Conditions that hide real risk

Every pre-approval has conditions. The question is whether those conditions are routine (appraisal, final income verification) or red flags (unverified self-employment income, gift funds that haven't been traced, recent large deposits). A sharp loan officer reads those conditions back to you in plain English so you know what still needs to happen.

Verified pre-approval vs. generic letter — side by side

Most online lenders issue what I'd call a generic letter. It's usually a soft pre-qualification dressed up to look like a pre-approval. Listing agents have learned to spot the difference. Here's what each one actually contains.

What a verified pre-approval contains

  • Income reviewed against actual documents (W-2s, pay stubs, two years of tax returns for self-employed borrowers).
  • Assets verified through actual bank statements with sourcing of any large recent deposits.
  • Credit report pulled and reviewed by the loan officer, not just an automated score.
  • Debt-to-income ratio calculated against the specific loan program you'd use.
  • Run through automated underwriting (DU or LP) with an approve/eligible response.
  • Conditions clearly stated: which ones are routine, which still carry risk.
  • Specific maximum purchase price, down payment, and monthly payment scenarios.
  • Lender contact information so the listing agent can call and confirm in real time.

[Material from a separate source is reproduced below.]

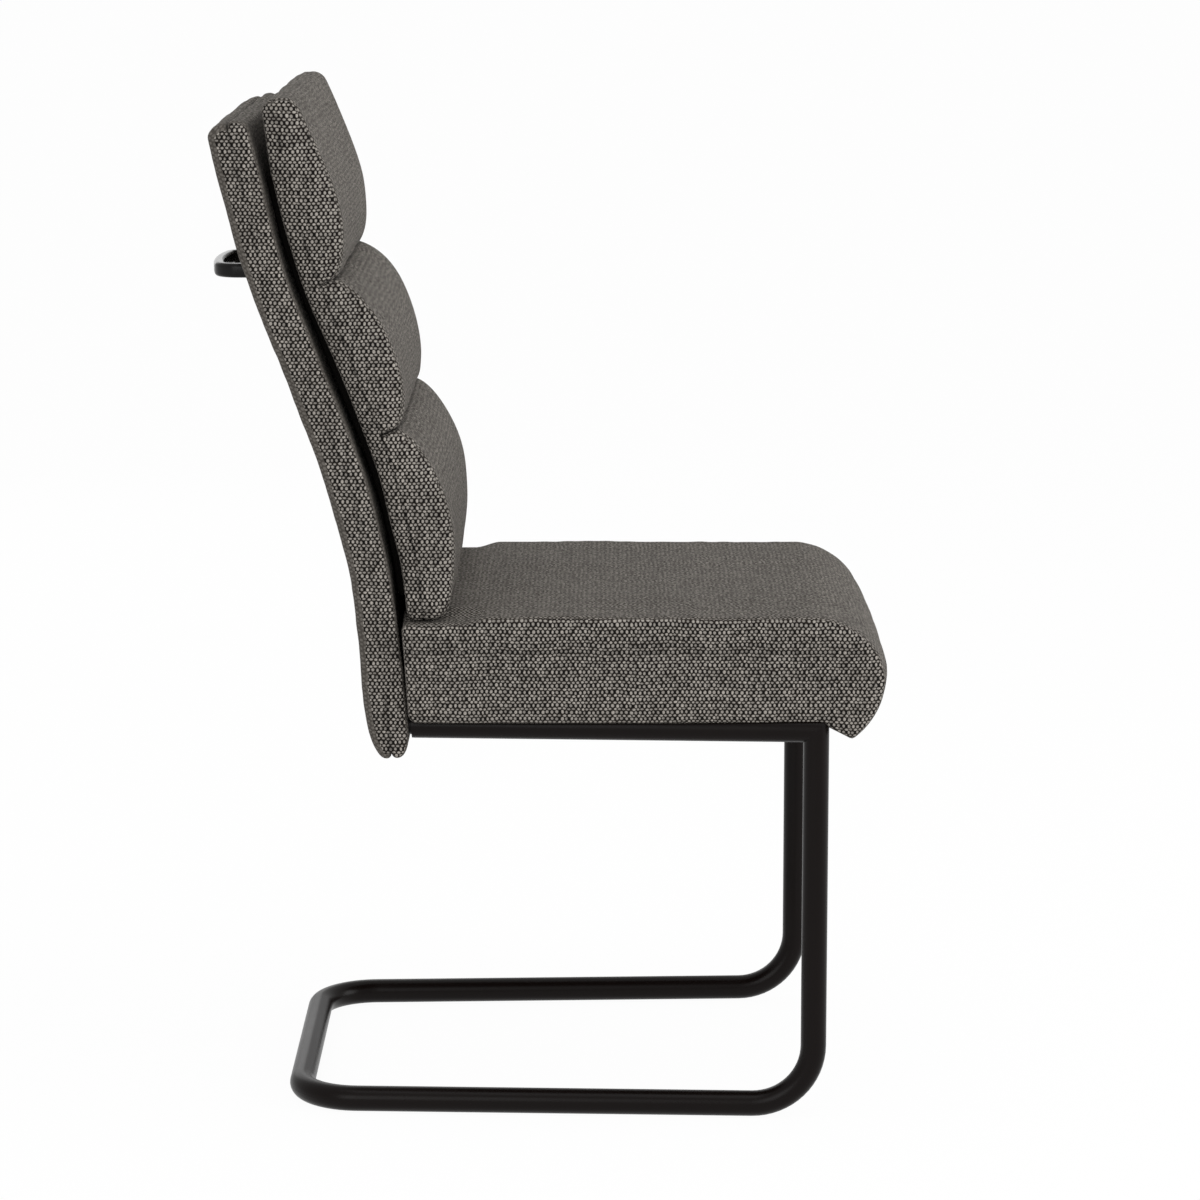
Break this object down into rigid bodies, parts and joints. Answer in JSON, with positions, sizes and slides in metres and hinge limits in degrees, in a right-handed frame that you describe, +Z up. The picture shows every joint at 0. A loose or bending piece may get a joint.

What a generic letter usually contains

  • A self-reported income figure the lender hasn't verified.
  • A credit score band, not an actual review of your credit report.
  • A purchase price ceiling based on a rough DTI estimate.
  • Boilerplate "subject to verification of income, assets, and credit" language that means nothing has actually been verified.
  • No mention of the specific loan program or scenario.
  • Sometimes no callable lender contact — just an automated email signature.

Three questions to ask your lender

Have you looked at my actual documents, or am I self-reporting? Have you run this through automated underwriting? What specific conditions are on my letter, and which ones could still derail the loan? If your lender can't answer those clearly, the letter isn't worth much when offer time comes.

Common pre-approval mistakes

  • Treating an online pre-qual as a pre-approval. They are not the same product.
  • Letting your pre-approval expire mid-search. Most letters are good for 60–90 days; if your search runs longer, refresh proactively.
  • Opening new credit during your pre-approval window. New car, new credit card, even a co-signed loan can shift your DTI.
  • Switching jobs without telling your lender. Some changes are fine. Many are not.
  • Trusting a pre-approval from a lender who doesn't run files in your specific market. Local pricing, tax math, and condo-project quirks all matter.

What to do next

If you're touring homes with a generic letter, replace it before you find one you love. A verified pre-approval takes 24–48 hours once you upload documents and is the single biggest competitive advantage you can give your offer. Get pre-approved when you're ready, or send me a message first and we'll talk through the documents you'll need.

Frequently asked questions

How long does a pre-approval take?
A real, document-verified pre-approval typically takes 24–48 hours once you've uploaded your income, asset, and credit documents. A soft pre-qualification can be issued in minutes — but it isn't worth much when offer time comes.
How long is a pre-approval valid?
Most pre-approval letters are good for 60–90 days. After that, the lender needs updated income and asset documentation to refresh it. If your search is running long, ask for a refresh before the letter expires.
Will getting pre-approved hurt my credit score?
There's a small, temporary impact from the credit pull — usually a few points that recover within a couple of months. Multiple mortgage credit pulls within a 14–45 day window are typically counted as a single inquiry by the scoring models, so shopping around doesn't compound the hit.
Can I get pre-approved with an offer letter from a new job?
Often yes. Many lenders will count income from a written offer letter, especially if you're starting in the same field at similar pay. Self-employment changes, commission-based new roles, and probationary periods all add complexity. Always disclose the change up front.
Should I get pre-approved by more than one lender?
Pre-qualified, sure — for rate shopping. Fully pre-approved, generally no — multiple full underwrites is overkill. Pick one lender you trust, get fully pre-approved with them, and use the rate-shopping window to compare pricing without re-running full files.
What if my pre-approval is for less than the home I want?
Three options: increase your down payment to lower the loan amount, pay down existing debt to free up DTI room, or look at a different loan program (VA and FHA sometimes allow higher qualifying numbers than conventional). Don't lie to push the number up — underwriting will catch it.